Saturday, July 12, 2008

There's no such thing as background music.

I love music. With everything inside me, I love music. I love playing music, I love listening to music, I love making music. Do you love music?

Many people think that they love music, but to find out if they really do, all you need is the answer to this question, "Where do you listen to your music?" If the answer is, "Oh, I listen to music all the time, before I fall asleep, in the car, when I'm working around the house, music is just playing around me all the time." then you know that they really only love music shallowly.


I don't understand the term "background music". I really don't.
I have questions about this whole "background music" thing, and they are:
1. How am I expected to focus on two really important things at once?
2. Do you know what you're doing to yourself when you listen to "background music"?
3. Don't you want silence? At all?


1. How am I expected to focus on two really important things at once?
Explanation:
I do multi-task. I can't help it. If you want to get things done, you will multi-task. When you multi-task, however, you automatically choose to put one process a little lower than the others. You usually tend to put the more automatic process lower. It's something you've already done, and are comfortable with.
The reason parents answer their children "yes" to something that they never would have otherwise, is because their main focus is momentarily elsewhere. I don't care what you say, you cannot have your main focus be completely on two separate things that are happening at the same time. It's impossible. You can divide your time between two things, and switch your main focus back and forth, but you can't fully give your main focus between two things at the same time. And if, for some reason you think you can, then you obviously have never made something your main focus. Why do you think that we are constantly told to look only to Christ? It's because when Christ becomes your main focus, everything else just falls away.

Don't: invite me to ride in your car.
It's always a bad idea. The radio/Cd player turns on immediately when you turn on the car. Very rarely, is the song just starting, the song is usually half way done. My main focus immediately goes to the music, I can't help it, I've always been that way. I'm trying to figure out what's happening, where the music is stage wise, if there are singers what are they saying, and what the music is trying to express overall.
And then it happens, the single stupidest thing you can do, you start to talk.
Why do you do that? What in the world are you trying to say? Don't you understand that now, I have to pull my main focus away from the music, and try to put it on answering you? If you really wanted to talk, then why didn't you turn off the CD player? Why is it playing if you want to have a conversation? Don't you understand I can't be completely in the conversation, and be completely in the music at the same time? And I don't know how to choose which one is more important.

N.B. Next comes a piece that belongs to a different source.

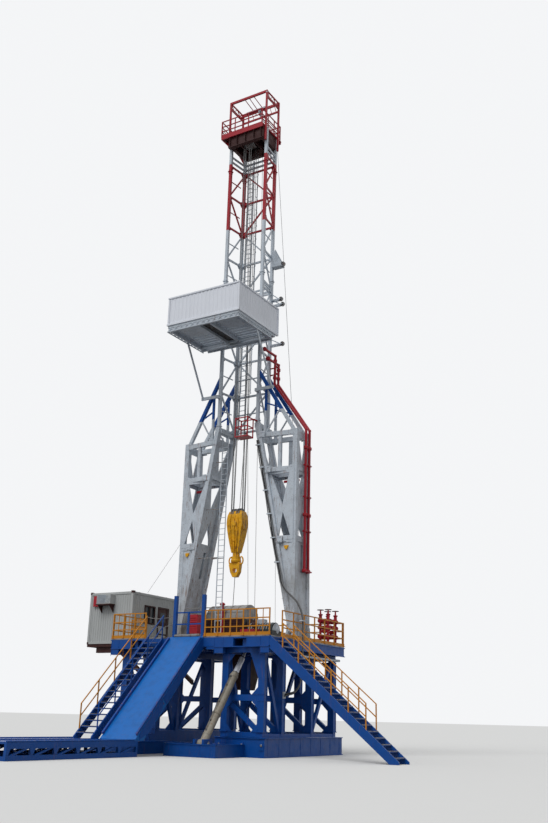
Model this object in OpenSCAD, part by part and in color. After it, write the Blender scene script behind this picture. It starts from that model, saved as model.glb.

2. Do you know what you're doing to yourself when you listen to "background music"?
Explanation:
You're ruining your ears, not physically, but musically.
You're only listening to non-worthy-of-thought music.
You're degrading music.
You're being an idiot.

The last one was just for free. But I'm serious about the others. If you can "listen" with not paying attention to, music all day, Then you have completely lost a musical ear. It's become noise, not music to you. You've lost the power of sitting there in awe of what the music is doing, of what the artist is expressing, of the tricks that the composer is playing on you, of the achingly beautiful progression, of the moment when it all makes sense. (If you've never felt the above list of things, then you're listening to music that isn't worth listening to).
You're degrading music, you're asking it to sit below your level of conscious. Music deserves more than that.

Don't: have music just playing all the time.
Force yourself to sit down and focus on one song, for how ever long it takes. And listen to it, really listen to it. If you need any suggestions, I'm here for you.
I'm utterly amazed at the market that popular music has created for themselves. Business-wise it was genius. They have created music, that you will enjoy for a short period of time, and they'll so bombard you with that music that you'll soon grow to despise it. But, in the meantime, they've created new songs, that follow the old pattern easily, but are just slightly different enough for those songs to interest you. Don't you understand that you're going to grow to hate those too?

3. Don't you want silence? At all?
Explanation:
You know that we live in a portable music world. We can't get away from music. It's in the stores, it's in the elevators, it's in our cars, it's in our homes, it's in our i-pods, it's everywhere. But silence, is the most beautiful sound in the world. Good music makes you think, but silence makes you think harder. Walter Lippmann once said, "Many a time have I wanted to stop talking and find out what I really believed"
Silence is beautiful. Please give it a chance.

Don't: take away all silence from your life.
Give yourself time to think about your music. Get away from the habit of having the radio on if you're really doing something else. Get away from the habit of being able to corner music away in your mind. Get away from the habit of listening to music that doesn't require your brain. Get away from the habit of being uncomfortable with silence.